Ketidaksetaraan gender dan sosial masih menjadi isu yang memprihatinkan di Indonesia. Diskriminasi terhadap perempuan masih sering terjadi dalam berbagai aspek kehidupan seperti pada aspek pendidikan dasar relatif setara, kesenjangan mulai terlihat pada tingkat pendidikan tinggi. Data Kementrian Pendidikan menunjukkan bahwa partisipasi perempuan di bidang sains, teknologi, dan matematika masih jauh lebih rendah dibandingkan laki-laki. Stereotip bahwa bidang-bidang tersebut "lebih cocok" untuk laki-laki daripada perempuan yang masih kuat mengakar di masyarakat. Dalam dunia kerja, kesenjangan semakin terihat. Survei BPS tahun 2023 menunjukkan bahwa rata-rata pendapatan perempuan 30% lebih rendah dibanding laki-laki untuk pekerjaan yang sama. Selain itu, hanya 15% posisi manajemen tingkat atas di perusahaan-perusahaan Indonesia yang dijabat oleh perempuan.Â
Perempuan seringkali tidak diberi kesempatan untuk menjelaskan atau membela diri ketika dituduh melakukan kesalahan. Struktur sosial patriarki masih kuat mengakar, di mana nilai-nilai maskulinitas lebih diutamakan dan peran perempuan direndahkan. Perempuan sering dihadapkan pada standar tindakan yang dianggap wajar bila dilakukan  laki-laki justru mendapat sanksi sosial bila dilakukan perempuan. Pembungkaman juga membuat korban kekerasan seksual takut bersuara karena khawatir disalahkan atau mengalami stigma sosial.

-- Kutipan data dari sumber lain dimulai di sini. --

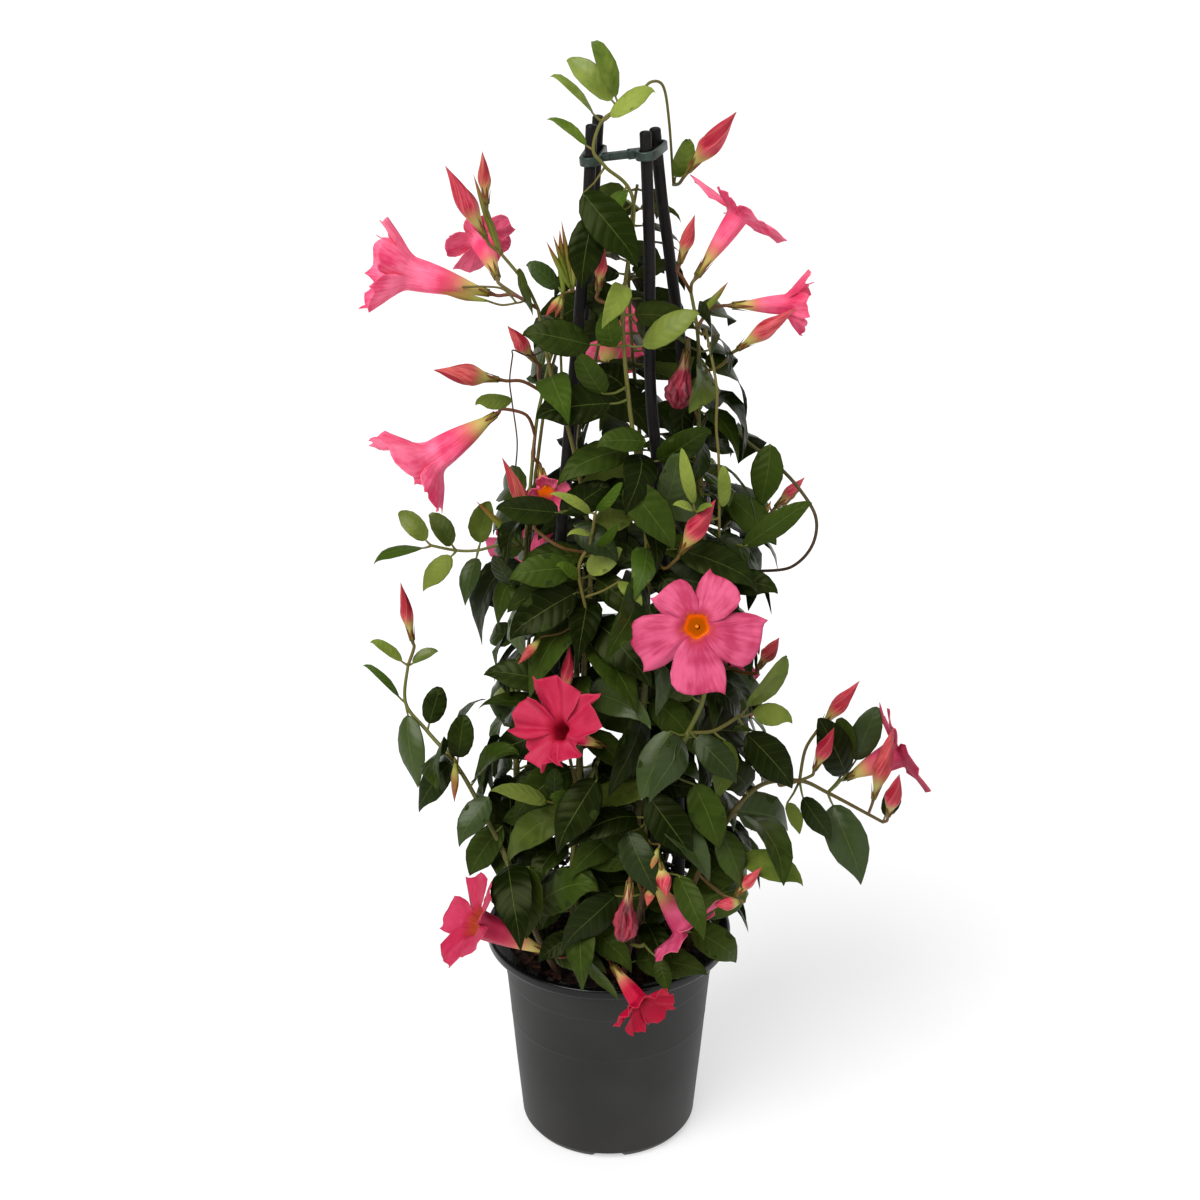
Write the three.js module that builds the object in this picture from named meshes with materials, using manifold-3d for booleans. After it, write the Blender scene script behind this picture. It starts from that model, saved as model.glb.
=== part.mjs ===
// A flowering mandevilla trained up four canes in a nursery pot.
// Millimetres, +Z up. The origin is the centre of the pot's flat base; -Y is the front.
// Every leafy stem is one fused solid: stem, side shoots, flower stalks, calyces and leaves.
// Blooms and buds are solids of their own, seated on the calyx that carries them.
import * as THREE from "three";
import { mergeVertices } from "three/addons/utils/BufferGeometryUtils.js";
import Module from "manifold-3d";

const wasm = await Module();
wasm.setup();

// ---------------------------------------------------------------- driving dimensions

const GAP = 0.3; // clearance between pieces that touch
const POT_HEIGHT = 155;
const POT_SIDES = 24;
const SOIL_TOP = 143; // where the soil meets the pot wall
const SOIL_CROWN = 147;
const GROUND = 149; // height at which every stem leaves its straight hole
const HOLE_FLOOR = 116;
const CANE_FLOOR = 80;
const CANE_RADIUS = 3.6;
const BLADE_THICKNESS = 0.7;
const ROOT_HEIGHT = 1.8;
const LEAF_CLEARANCE = 0.8;
const ROOT_TRIM = 6; // of each leaf, left out when leaves are tested against each other
const PETAL_THICKNESS = 0.8;
const CALYX_RADIUS = 2.7;
const BUD_CALYX_RADIUS = 1.9;
const STALK_RADIUS = 1.2;
const STEM_SIDES = 4;
const STALK_SIDES = 3;
const BUD_SIDES = 5;
const LEAF_ATTEMPTS = 14;
const NUDGE = 2.4;
const PLACED = 500; // leaf numbers from here on are placed by hand
const LOWEST_TIP = 168; // leaves by the rule stay clear of the pot's rim
// The column that the upright stems fill: its middle, its half width, which shrinks with the
// height, and how deep it is for its width.
const COLUMN = { middle: 12, half: 100, narrows: 420, slope: 0.2, least: 54, depth: 1.25 };
const PLANT_AXIS = new THREE.Vector3(6, 0, 0);

// Outer and inner wall of the pot from the axis outwards, as [radius, height].
const POT_PROFILE = [
  [0, 0],
  [40, 0],
  [42, 4],
  [51, 4],
  [52.5, 0],
  [58, 0],
  [61.5, 5],
  [66, 55],
  [73.5, 146.5],
  [75, 148],
  [84.5, 148],
  [85, 149],
  [85, 154.5],
  [84.5, POT_HEIGHT],
  [82, POT_HEIGHT],
  [80, 150.4],
  [72, 150],
  [64.5, 55],
  [60, 6.4],
  [42, 6.4],
  [40, 2.2],
  [0, 2.2],
];
const SOIL_PROFILE = [
  [0, 2.6],
  [39.6, 2.6],
  [41.8, 6.8],
  [59.4, 6.8],
  [64, 55],
  [71, SOIL_TOP],
  [35, SOIL_TOP + 3],
  [0, SOIL_CROWN],
];
const FOOT_NOTCH = { width: 18, height: 4, angles: [-90, 0, 90, 180] };
const DRAIN_HOLE = { radius: 3.6, ring: 46.5, count: 6 };

// Cane centre lines above the ground, from the bottom up.
const CANES = {
  cane_front_left: [
    [-43, -42, GROUND],
    [-43, -44, 250],
    [-35, -37, 384],
    [-29, -29, 483],
    [-17, -17, 621],
    [-13, -13, 672],
    [-11, -10, 717],
  ],
  cane_back_left: [
    [-43, 42, GROUND],
    [-43, 44, 250],
    [-35, 37, 384],
    [-27, 29, 483],
    [-14, 18, 611],
    [-10, 14, 665],
    [-7, 10, 718],
  ],
  cane_front_right: [
    [45, -42, GROUND],
    [47, -44, 250],
    [39, -37, 384],
    [30, -27, 503],
    [25, -20, 562],
    [24, -14, 641],
    [21, -10, 713],
  ],
  cane_back_right: [
    [45, 42, GROUND],
    [56, 42, 250],
    [54, 33, 400],
    [49, 24, 532],
    [38, 16, 623],
    [32, 12, 666],
    [27, 8, 711],
  ],
};
const CLIP = { bottom: 694.5, height: 5.6, hole: CANE_RADIUS + 0.8, rim: 2.2, tilt: 5.5 };

// ---------------------------------------------------------------- the plant, by hand
//
// stem: centre line from the ground up. radius: [at the ground, at the tip].
// leaves: { first, gap, end } along the stem, opposite pairs, each pair turned a quarter.
// shoots: side branches; root is a share of the stem's length or a point on another branch.
// leaf: hand placed blades; root: where the stalk leaves the stem (else the nearest point),
// base and tip of the blade, its width, and face, the way its upper side looks.
// greenBuds: young buds, fused to the stem, from base to tip.
// dropped: numbers of the leaves that have fallen off, where the plant shows a gap.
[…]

Kesenjangan ekonomi dan sosial semakin memperparah situasi ini. Perempuan dari kelas sosial rendah lebih rentan mengalami eksploitasi, baik secara ekonomi maupun seksual. Sistem hukum yang lemah dalam menangani kasus kekerasan berbasis gender membuat korban sulit mendapatkan keadilan.
Namun, mulai muncul gerakan solidaritas perempuan yang saling mendukung dan menguatkan. Meski belum mendapat keadilan secara hukum, suara-suara perempuan mulai terdengar dan menginspirasi yang lain untuk berani melawan ketidakadilan. Proses penyembuhan trauma juga menjadi bagian penting dalam perjuangan perempuan. Tetapi perubahan sistem dan pola pikir masyarakat juga sangat diperlukan. Program pendidikan yang inklusif dan sensitif gender, pelatihan bagi penegak hukum, serta kebijakan yang lebih protektif terhadap hak-hak untuk perempuan harus terus diperjuangkan. Perubahan sosial membutuhkan upaya kolektif dari pemerintah, masyarakat sipil, dan setiap individu.